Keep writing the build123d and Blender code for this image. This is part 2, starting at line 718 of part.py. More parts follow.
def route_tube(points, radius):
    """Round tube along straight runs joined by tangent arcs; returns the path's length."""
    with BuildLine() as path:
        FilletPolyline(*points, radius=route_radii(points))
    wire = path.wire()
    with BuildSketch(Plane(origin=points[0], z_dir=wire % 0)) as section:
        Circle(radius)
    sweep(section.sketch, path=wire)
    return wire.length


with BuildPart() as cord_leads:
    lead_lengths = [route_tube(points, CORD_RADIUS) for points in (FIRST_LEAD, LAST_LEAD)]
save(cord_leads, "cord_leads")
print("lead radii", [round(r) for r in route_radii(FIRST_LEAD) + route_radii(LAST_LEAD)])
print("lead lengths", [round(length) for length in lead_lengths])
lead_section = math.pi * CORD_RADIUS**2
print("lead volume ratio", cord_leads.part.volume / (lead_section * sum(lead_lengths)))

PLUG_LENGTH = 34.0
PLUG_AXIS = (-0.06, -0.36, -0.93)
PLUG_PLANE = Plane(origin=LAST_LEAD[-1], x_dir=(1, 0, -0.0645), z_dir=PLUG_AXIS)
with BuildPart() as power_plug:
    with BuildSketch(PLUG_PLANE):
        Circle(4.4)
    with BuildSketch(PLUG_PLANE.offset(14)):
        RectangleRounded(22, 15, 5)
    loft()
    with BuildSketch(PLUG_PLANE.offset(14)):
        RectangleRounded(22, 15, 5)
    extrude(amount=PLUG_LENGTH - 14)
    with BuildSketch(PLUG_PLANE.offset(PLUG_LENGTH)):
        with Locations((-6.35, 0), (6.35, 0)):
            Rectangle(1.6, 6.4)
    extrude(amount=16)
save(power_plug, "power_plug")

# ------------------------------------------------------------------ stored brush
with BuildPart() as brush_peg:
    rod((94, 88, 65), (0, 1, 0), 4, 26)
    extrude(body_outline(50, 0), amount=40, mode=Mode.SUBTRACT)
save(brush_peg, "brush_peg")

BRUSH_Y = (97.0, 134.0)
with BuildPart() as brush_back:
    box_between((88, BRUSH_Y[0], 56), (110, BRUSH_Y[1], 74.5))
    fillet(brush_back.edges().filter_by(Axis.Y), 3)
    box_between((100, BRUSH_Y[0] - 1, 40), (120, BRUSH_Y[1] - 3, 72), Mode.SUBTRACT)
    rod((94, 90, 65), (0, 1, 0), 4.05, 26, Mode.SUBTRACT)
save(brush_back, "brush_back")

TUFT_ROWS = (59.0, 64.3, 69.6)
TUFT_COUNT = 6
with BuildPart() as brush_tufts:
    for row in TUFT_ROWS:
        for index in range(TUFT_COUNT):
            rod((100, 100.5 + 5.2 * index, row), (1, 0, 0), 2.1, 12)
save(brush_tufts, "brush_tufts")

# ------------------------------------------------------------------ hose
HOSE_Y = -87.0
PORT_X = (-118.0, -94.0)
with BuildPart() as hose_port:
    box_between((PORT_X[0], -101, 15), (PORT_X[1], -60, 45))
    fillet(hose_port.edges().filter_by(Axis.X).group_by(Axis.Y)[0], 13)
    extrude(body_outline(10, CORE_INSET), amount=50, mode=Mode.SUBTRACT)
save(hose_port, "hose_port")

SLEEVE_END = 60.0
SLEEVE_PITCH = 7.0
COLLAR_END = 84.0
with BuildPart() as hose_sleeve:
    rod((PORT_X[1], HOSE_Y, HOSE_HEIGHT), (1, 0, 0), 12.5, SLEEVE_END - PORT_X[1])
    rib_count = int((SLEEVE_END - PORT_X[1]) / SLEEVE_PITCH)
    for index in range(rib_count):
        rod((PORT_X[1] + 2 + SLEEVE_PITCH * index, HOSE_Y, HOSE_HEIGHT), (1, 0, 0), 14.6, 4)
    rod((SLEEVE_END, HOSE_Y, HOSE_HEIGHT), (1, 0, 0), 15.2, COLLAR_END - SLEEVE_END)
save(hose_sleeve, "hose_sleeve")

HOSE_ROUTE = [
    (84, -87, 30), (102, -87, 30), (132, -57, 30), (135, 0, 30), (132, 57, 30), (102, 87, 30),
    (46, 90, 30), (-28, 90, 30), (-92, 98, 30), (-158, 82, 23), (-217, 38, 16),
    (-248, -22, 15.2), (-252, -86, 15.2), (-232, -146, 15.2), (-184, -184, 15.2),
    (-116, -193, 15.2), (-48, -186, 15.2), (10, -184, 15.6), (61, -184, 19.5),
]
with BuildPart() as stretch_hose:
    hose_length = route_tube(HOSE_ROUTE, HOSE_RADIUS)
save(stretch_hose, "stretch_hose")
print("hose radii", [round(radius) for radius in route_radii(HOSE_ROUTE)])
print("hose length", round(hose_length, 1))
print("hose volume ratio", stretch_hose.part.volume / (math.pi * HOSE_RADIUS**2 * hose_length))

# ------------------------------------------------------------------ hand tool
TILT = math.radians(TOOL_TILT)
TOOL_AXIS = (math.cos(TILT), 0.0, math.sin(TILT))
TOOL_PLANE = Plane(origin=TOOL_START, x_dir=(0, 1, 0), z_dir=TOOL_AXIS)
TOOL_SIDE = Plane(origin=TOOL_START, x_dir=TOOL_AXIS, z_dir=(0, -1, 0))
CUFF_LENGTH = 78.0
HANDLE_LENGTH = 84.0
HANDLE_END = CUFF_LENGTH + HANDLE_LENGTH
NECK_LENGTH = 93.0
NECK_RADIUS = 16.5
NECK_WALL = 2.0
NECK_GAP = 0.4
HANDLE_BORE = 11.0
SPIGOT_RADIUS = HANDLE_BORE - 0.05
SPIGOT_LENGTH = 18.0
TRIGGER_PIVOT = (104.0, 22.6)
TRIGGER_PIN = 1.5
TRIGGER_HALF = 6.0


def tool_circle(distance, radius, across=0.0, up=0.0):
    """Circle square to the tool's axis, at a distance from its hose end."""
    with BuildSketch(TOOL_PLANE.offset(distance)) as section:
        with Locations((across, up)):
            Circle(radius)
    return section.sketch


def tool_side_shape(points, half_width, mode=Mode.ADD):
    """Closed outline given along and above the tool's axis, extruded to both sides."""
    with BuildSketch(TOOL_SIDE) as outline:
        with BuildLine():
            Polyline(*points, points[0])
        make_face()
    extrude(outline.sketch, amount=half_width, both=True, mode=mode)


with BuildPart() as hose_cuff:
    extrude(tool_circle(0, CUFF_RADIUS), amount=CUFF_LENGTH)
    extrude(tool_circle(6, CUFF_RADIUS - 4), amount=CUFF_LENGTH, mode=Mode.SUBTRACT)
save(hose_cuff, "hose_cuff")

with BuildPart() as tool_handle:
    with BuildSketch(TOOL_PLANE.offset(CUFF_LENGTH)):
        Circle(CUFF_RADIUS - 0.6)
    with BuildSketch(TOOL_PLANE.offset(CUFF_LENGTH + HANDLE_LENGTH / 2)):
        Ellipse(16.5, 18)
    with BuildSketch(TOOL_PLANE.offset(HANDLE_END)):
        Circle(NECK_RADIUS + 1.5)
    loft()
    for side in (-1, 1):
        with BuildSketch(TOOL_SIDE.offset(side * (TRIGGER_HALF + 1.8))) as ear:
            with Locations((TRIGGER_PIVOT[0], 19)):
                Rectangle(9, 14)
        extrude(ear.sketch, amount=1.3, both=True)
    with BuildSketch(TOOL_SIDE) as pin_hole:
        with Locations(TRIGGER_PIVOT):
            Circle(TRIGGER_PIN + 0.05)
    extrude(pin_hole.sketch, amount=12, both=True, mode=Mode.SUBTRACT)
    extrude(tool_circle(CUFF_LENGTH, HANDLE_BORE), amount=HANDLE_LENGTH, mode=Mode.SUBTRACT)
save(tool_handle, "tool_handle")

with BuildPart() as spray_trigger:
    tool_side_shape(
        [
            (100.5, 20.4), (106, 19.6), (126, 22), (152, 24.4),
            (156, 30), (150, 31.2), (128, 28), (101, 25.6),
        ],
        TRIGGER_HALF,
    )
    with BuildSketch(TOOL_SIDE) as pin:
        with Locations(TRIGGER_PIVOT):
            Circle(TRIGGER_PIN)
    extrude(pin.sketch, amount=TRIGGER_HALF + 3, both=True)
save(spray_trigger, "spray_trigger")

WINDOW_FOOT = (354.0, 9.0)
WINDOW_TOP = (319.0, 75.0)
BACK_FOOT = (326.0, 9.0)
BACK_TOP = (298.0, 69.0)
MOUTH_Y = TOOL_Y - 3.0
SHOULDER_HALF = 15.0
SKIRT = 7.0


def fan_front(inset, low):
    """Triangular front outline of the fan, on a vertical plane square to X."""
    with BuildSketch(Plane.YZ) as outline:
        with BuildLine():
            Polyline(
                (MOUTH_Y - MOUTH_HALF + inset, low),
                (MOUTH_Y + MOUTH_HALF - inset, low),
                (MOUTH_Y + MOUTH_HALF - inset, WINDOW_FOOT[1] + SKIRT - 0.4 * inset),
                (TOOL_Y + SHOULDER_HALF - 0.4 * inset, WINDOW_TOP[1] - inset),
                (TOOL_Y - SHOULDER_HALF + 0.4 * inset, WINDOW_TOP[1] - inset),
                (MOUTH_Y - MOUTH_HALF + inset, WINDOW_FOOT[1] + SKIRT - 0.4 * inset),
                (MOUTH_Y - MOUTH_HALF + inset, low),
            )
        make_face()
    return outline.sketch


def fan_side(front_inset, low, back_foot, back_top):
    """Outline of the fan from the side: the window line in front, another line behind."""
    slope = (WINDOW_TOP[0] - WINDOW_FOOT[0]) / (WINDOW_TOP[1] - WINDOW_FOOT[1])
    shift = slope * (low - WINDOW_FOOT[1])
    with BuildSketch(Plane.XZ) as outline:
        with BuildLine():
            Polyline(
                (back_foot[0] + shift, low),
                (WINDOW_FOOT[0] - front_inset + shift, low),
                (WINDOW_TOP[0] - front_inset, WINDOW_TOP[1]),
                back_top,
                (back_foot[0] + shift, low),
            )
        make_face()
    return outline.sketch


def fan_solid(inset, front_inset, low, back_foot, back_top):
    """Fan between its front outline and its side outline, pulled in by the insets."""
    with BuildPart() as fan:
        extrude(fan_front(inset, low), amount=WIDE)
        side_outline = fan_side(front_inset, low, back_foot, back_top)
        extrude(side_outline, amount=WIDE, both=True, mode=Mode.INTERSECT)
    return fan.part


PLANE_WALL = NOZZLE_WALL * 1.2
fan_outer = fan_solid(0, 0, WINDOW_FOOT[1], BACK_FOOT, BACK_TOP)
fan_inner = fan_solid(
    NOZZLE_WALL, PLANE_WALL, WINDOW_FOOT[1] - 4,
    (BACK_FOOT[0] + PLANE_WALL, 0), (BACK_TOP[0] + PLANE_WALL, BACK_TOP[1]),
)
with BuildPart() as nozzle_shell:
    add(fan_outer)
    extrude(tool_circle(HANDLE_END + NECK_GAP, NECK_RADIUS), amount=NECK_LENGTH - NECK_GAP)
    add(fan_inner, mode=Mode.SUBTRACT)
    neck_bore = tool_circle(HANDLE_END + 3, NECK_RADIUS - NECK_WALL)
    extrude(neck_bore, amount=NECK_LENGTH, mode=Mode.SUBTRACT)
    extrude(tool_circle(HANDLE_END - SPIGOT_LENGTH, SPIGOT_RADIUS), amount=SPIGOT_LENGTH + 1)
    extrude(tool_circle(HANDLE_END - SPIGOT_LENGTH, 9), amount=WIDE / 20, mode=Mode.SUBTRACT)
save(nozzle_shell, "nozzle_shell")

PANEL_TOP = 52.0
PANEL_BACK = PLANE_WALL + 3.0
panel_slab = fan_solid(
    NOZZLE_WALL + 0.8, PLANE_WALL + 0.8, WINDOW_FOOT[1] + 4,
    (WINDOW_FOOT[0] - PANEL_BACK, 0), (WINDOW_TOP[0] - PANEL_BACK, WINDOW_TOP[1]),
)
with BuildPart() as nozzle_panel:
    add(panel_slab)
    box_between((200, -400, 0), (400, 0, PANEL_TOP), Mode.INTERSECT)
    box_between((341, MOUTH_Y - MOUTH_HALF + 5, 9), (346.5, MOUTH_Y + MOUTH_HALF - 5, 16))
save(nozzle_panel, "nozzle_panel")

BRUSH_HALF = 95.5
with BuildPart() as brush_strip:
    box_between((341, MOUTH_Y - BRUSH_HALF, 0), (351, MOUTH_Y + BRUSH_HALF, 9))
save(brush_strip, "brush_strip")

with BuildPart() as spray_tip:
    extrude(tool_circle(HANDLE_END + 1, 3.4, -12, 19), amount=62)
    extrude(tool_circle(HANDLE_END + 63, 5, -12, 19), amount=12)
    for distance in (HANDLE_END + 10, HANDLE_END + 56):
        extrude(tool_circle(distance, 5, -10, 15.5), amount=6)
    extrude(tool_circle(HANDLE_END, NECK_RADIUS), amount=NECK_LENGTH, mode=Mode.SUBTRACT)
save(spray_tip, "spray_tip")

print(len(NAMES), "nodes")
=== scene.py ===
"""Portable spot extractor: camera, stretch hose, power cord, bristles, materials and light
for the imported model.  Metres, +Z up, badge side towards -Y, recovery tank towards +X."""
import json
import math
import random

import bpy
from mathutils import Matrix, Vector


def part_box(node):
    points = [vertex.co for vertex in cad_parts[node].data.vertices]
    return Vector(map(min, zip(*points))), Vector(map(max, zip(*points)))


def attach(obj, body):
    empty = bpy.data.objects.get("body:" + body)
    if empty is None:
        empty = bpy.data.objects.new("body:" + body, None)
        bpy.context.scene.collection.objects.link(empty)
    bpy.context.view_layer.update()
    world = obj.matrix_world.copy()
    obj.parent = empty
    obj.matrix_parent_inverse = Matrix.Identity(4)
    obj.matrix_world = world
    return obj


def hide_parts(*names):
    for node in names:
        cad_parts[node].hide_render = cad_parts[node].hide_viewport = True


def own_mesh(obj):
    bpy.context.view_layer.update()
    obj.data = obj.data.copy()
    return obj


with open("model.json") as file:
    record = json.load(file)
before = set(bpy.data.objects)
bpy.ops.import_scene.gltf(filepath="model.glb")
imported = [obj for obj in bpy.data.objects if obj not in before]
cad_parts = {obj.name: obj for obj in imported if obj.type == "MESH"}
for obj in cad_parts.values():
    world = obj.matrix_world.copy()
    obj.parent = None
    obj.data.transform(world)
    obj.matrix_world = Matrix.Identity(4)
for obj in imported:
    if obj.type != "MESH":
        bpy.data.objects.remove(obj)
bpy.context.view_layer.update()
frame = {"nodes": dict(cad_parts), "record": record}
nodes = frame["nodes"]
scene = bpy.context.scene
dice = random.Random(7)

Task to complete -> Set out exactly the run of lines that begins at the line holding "before = set(bpy.data.objects)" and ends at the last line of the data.

Written solution ->
before = set(bpy.data.objects)
bpy.ops.import_scene.gltf(filepath="model.glb")
imported = [obj for obj in bpy.data.objects if obj not in before]
cad_parts = {obj.name: obj for obj in imported if obj.type == "MESH"}
for obj in cad_parts.values():
    world = obj.matrix_world.copy()
    obj.parent = None
    obj.data.transform(world)
    obj.matrix_world = Matrix.Identity(4)
for obj in imported:
    if obj.type != "MESH":
        bpy.data.objects.remove(obj)
bpy.context.view_layer.update()
frame = {"nodes": dict(cad_parts), "record": record}
nodes = frame["nodes"]
scene = bpy.context.scene
dice = random.Random(7)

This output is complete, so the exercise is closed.